Quote the entries below from the line with "Reconstruct the object" through the line with "with jute twine.", both ends included, and only those lines.

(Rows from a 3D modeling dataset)
□ □ □ □

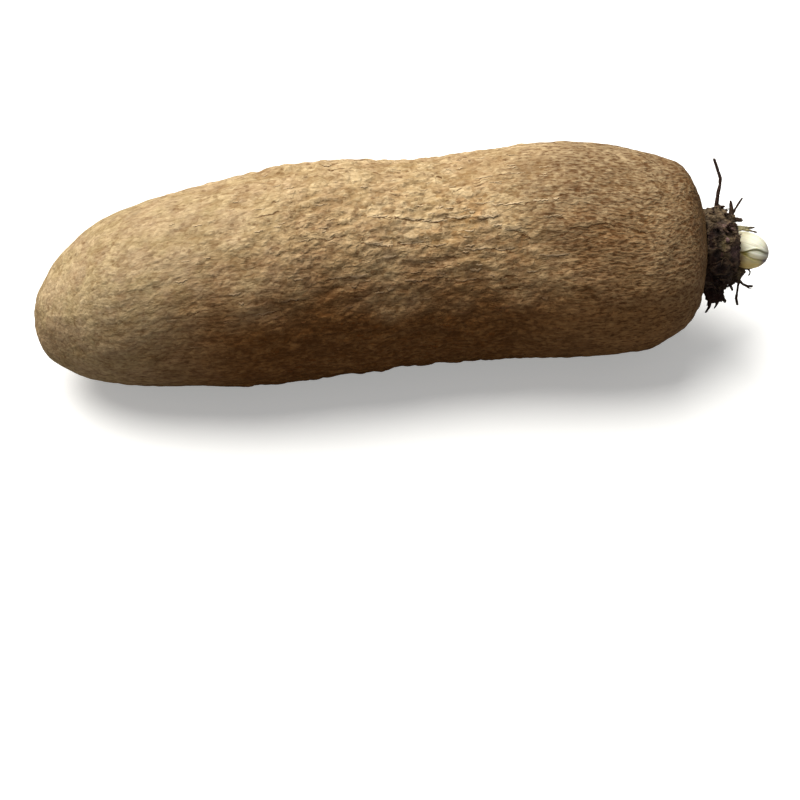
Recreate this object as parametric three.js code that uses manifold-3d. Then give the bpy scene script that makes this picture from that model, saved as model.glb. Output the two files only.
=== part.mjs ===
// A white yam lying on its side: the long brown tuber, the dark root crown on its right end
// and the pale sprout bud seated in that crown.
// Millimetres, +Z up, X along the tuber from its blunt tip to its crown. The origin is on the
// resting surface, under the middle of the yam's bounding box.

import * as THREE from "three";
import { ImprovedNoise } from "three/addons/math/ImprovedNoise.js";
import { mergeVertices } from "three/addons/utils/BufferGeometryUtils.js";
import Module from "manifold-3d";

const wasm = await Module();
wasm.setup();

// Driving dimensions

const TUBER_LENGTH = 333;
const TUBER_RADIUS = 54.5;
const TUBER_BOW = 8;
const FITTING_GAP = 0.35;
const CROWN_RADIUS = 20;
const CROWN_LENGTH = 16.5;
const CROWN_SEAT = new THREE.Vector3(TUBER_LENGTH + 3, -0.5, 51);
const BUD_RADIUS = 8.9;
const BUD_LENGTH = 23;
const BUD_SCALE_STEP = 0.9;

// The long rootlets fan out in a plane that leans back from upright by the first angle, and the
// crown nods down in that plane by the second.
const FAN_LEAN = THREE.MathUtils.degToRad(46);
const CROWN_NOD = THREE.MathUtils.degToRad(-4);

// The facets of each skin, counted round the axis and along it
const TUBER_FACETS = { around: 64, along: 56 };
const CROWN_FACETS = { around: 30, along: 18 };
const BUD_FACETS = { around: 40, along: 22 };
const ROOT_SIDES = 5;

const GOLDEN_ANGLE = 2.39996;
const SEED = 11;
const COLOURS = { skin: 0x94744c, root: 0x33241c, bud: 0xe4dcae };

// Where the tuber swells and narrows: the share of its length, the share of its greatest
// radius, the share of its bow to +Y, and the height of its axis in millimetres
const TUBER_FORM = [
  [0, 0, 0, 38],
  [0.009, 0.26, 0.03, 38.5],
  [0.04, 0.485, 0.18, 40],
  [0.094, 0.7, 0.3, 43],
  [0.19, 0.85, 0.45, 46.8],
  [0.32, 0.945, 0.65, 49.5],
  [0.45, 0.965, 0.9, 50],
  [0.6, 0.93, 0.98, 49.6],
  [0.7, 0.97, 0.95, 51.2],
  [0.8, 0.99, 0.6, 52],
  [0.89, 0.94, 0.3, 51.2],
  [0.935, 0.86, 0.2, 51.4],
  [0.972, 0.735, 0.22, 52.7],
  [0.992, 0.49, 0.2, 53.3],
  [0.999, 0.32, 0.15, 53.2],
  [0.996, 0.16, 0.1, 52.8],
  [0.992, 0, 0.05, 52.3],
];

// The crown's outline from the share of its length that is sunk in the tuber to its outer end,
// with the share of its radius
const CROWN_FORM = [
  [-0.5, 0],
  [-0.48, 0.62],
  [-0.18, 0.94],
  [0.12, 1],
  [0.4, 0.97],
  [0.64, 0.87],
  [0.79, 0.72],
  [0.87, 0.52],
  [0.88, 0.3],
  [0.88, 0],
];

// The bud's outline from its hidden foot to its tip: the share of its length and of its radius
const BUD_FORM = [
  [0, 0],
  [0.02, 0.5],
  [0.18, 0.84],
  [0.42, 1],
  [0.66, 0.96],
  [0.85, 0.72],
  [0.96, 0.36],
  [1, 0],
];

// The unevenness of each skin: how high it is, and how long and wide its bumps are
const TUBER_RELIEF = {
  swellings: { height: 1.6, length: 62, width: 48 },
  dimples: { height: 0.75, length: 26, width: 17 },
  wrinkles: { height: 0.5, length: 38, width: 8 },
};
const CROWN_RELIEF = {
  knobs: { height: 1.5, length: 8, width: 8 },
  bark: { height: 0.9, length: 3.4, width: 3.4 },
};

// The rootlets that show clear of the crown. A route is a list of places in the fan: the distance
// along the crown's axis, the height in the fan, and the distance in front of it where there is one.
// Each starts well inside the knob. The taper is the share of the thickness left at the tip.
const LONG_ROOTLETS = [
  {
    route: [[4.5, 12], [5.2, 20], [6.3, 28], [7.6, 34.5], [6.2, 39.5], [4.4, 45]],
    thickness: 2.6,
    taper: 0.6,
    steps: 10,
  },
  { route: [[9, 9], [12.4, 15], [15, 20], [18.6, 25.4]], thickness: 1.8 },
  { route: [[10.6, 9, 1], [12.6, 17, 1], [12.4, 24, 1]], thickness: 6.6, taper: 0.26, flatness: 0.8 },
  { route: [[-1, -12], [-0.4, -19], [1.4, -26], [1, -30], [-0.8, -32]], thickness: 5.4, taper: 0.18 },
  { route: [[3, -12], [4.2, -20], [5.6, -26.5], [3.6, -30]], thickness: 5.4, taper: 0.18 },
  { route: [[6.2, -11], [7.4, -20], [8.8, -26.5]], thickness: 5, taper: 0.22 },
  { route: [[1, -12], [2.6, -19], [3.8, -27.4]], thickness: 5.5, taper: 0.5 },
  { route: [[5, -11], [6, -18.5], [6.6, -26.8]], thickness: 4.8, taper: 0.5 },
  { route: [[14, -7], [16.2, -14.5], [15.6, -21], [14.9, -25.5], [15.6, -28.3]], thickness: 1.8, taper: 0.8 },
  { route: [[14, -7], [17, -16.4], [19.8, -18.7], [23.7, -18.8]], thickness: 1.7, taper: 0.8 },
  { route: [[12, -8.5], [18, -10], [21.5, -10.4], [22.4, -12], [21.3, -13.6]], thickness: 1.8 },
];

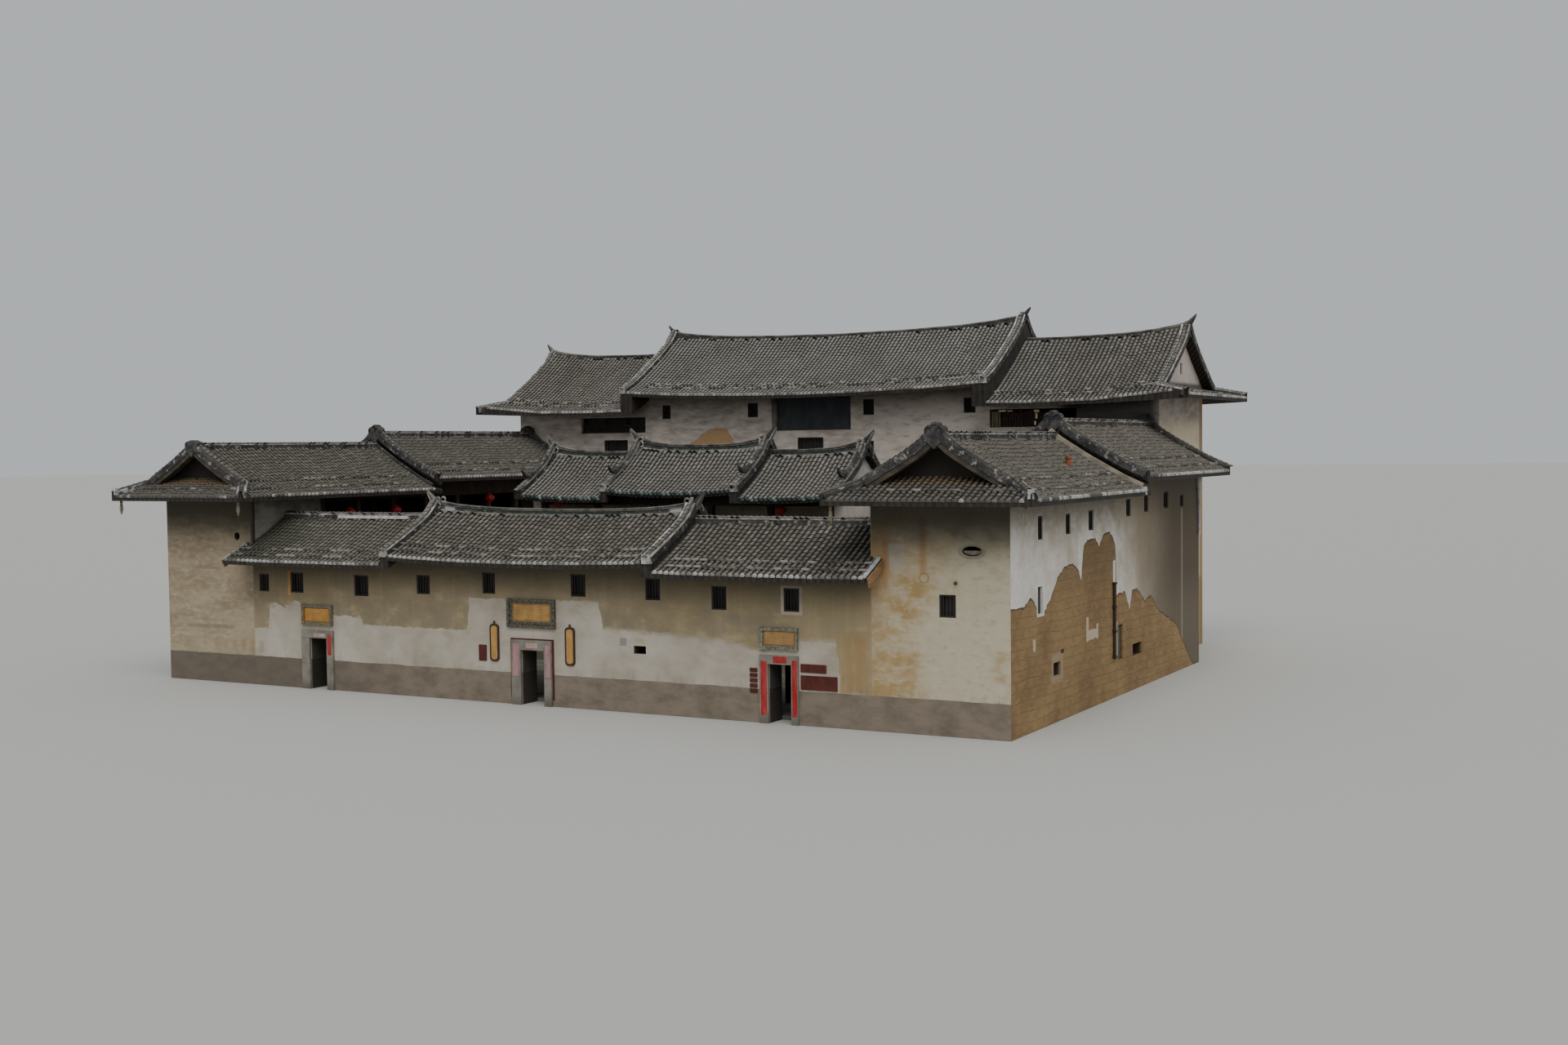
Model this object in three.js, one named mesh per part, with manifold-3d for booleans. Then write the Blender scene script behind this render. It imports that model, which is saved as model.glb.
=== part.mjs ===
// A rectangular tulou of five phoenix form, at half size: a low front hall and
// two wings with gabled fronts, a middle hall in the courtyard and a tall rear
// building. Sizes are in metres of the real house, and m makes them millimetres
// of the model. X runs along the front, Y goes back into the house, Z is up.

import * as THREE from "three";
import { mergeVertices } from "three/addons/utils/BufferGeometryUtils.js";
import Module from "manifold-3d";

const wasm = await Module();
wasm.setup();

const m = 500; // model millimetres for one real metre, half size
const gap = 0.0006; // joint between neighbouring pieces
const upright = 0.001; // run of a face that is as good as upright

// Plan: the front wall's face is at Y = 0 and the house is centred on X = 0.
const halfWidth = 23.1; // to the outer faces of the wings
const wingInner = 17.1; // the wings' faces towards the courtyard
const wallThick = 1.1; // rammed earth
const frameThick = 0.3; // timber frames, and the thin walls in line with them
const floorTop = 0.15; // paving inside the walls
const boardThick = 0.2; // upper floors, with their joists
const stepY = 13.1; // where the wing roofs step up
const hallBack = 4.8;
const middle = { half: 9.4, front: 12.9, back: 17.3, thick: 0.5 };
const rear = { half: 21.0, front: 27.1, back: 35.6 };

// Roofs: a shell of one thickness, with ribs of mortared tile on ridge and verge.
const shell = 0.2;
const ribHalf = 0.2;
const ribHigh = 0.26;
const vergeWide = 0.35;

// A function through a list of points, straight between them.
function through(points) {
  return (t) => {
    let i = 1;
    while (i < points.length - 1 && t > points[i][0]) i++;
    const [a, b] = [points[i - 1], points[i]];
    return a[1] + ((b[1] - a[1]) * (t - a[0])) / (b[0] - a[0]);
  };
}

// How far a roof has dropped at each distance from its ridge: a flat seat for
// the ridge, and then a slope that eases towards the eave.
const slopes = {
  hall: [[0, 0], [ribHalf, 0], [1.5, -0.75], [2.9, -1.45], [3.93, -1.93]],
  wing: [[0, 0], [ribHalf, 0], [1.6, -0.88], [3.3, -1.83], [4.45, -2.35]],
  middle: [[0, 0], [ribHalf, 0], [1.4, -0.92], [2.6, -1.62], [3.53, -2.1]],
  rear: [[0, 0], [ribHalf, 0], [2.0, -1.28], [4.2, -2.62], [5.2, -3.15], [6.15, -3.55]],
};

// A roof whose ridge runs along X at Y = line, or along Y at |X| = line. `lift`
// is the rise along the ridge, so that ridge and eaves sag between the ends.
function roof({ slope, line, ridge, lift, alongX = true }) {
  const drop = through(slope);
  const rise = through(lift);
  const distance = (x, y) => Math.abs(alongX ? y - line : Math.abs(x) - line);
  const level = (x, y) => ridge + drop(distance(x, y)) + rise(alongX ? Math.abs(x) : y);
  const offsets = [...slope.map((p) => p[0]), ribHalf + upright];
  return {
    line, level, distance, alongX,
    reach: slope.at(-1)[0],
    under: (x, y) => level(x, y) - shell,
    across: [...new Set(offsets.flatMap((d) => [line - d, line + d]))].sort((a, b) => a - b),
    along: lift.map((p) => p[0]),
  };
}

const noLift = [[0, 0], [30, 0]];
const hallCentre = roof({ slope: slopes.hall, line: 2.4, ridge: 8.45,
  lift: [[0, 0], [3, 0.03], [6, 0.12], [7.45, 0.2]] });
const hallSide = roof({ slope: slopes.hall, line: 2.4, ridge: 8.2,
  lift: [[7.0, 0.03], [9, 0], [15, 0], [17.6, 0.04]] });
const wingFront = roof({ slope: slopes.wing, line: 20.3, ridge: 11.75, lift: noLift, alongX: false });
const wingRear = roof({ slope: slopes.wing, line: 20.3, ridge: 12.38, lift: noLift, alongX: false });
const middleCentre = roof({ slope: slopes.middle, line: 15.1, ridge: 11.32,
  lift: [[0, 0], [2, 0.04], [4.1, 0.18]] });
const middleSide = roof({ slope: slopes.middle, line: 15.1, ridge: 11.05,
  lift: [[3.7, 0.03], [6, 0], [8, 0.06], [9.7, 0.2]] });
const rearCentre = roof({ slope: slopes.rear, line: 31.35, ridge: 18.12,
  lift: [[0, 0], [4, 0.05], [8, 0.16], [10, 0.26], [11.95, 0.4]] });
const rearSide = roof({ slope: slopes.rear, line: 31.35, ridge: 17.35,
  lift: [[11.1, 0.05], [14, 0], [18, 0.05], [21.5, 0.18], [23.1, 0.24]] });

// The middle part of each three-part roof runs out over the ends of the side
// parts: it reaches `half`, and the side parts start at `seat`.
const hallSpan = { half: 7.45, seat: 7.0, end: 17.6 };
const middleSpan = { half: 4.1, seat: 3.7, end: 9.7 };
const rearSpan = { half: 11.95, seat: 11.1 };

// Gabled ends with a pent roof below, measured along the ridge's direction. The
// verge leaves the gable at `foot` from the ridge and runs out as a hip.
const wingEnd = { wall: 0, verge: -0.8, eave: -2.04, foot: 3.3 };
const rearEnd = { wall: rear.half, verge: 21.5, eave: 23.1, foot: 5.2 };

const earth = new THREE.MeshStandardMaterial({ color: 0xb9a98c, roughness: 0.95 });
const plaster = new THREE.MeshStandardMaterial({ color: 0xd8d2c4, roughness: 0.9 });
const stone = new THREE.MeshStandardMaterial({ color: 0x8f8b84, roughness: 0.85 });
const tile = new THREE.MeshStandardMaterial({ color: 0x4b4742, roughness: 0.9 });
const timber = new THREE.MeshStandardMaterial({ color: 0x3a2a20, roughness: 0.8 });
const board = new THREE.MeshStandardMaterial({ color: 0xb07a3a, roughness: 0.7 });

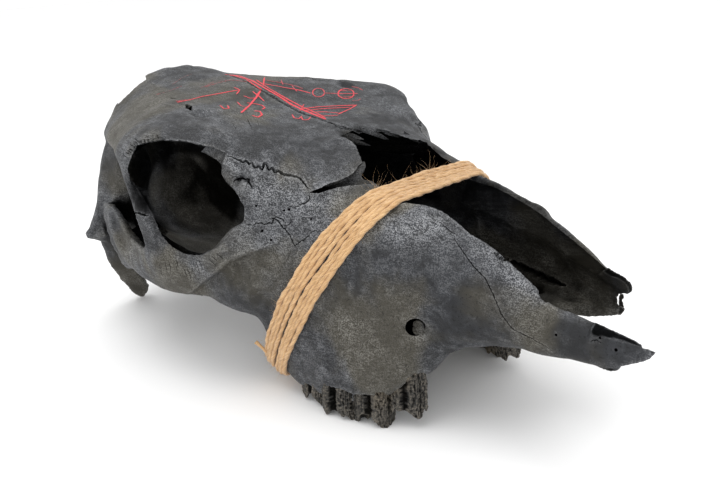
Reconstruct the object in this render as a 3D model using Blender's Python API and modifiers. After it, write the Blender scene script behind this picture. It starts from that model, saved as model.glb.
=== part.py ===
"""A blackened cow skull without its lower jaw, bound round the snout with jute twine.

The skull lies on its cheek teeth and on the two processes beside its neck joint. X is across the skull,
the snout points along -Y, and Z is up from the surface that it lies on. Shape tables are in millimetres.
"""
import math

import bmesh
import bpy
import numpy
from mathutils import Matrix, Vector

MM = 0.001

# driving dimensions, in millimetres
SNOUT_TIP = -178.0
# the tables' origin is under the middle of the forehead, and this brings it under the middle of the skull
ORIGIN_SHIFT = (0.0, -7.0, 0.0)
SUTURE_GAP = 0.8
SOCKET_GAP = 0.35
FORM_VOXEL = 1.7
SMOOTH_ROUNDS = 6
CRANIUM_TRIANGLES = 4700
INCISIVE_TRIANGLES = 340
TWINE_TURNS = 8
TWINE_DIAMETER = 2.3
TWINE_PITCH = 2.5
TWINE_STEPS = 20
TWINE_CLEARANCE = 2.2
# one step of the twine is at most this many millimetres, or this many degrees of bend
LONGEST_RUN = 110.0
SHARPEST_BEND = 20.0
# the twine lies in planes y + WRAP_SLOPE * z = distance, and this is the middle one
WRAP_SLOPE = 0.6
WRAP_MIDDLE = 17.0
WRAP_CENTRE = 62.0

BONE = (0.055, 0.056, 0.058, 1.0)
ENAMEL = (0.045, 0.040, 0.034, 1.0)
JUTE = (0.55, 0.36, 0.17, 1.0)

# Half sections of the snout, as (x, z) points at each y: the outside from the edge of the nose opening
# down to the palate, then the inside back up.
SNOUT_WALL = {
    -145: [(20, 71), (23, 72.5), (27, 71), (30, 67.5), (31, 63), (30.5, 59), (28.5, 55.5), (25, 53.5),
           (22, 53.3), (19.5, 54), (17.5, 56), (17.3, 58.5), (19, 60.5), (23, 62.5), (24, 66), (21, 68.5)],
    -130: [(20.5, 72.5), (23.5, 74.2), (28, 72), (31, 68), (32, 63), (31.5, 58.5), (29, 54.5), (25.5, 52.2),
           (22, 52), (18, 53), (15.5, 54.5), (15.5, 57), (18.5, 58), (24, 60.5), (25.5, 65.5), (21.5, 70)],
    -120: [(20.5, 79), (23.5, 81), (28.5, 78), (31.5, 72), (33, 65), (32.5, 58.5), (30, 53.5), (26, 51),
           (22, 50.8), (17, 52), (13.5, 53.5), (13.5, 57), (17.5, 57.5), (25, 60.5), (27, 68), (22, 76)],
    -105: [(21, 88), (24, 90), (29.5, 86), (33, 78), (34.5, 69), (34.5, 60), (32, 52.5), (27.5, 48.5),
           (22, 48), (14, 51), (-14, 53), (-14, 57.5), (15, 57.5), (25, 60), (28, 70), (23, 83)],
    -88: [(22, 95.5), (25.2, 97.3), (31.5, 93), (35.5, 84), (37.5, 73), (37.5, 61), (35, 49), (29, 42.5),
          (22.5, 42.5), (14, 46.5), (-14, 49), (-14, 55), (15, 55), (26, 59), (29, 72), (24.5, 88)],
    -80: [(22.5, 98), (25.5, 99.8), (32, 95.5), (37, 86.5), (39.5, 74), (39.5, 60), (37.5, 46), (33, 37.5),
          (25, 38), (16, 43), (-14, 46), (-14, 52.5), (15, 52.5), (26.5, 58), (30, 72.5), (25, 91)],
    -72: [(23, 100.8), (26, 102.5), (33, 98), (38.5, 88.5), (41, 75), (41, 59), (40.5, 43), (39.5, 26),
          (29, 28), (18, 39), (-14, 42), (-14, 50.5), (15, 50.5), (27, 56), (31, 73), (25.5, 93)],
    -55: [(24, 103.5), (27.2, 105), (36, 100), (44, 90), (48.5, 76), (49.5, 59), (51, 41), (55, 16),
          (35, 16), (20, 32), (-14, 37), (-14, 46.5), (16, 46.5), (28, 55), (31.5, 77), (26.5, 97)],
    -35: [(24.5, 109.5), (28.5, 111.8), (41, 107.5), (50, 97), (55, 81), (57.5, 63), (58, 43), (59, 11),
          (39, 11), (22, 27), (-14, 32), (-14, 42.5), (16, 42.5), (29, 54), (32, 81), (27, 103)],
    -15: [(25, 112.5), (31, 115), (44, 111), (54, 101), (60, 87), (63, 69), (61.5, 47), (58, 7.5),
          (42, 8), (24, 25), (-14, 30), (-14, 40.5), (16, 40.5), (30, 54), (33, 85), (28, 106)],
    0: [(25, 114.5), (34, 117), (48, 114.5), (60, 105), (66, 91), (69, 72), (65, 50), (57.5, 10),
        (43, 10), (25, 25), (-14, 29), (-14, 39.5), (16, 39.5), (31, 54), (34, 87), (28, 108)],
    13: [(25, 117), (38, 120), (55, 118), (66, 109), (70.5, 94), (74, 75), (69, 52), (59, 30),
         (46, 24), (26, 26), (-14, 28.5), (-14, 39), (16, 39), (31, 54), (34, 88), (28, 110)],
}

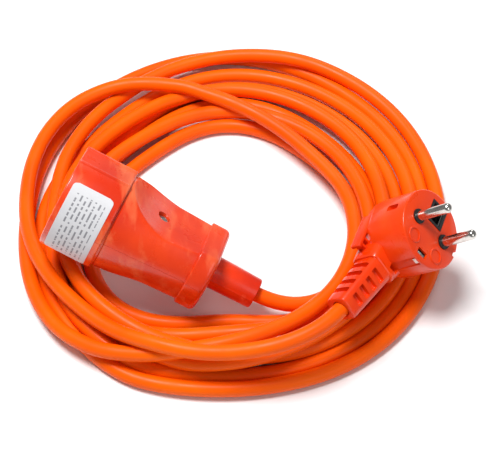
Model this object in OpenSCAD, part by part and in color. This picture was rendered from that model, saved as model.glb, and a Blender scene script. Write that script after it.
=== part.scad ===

□ □ □ □

» **Correct response**:
Reconstruct the object in this render as a 3D model using Blender's Python API and modifiers. After it, write the Blender scene script behind this picture. It starts from that model, saved as model.glb.
=== part.py ===
"""A blackened cow skull without its lower jaw, bound round the snout with jute twine.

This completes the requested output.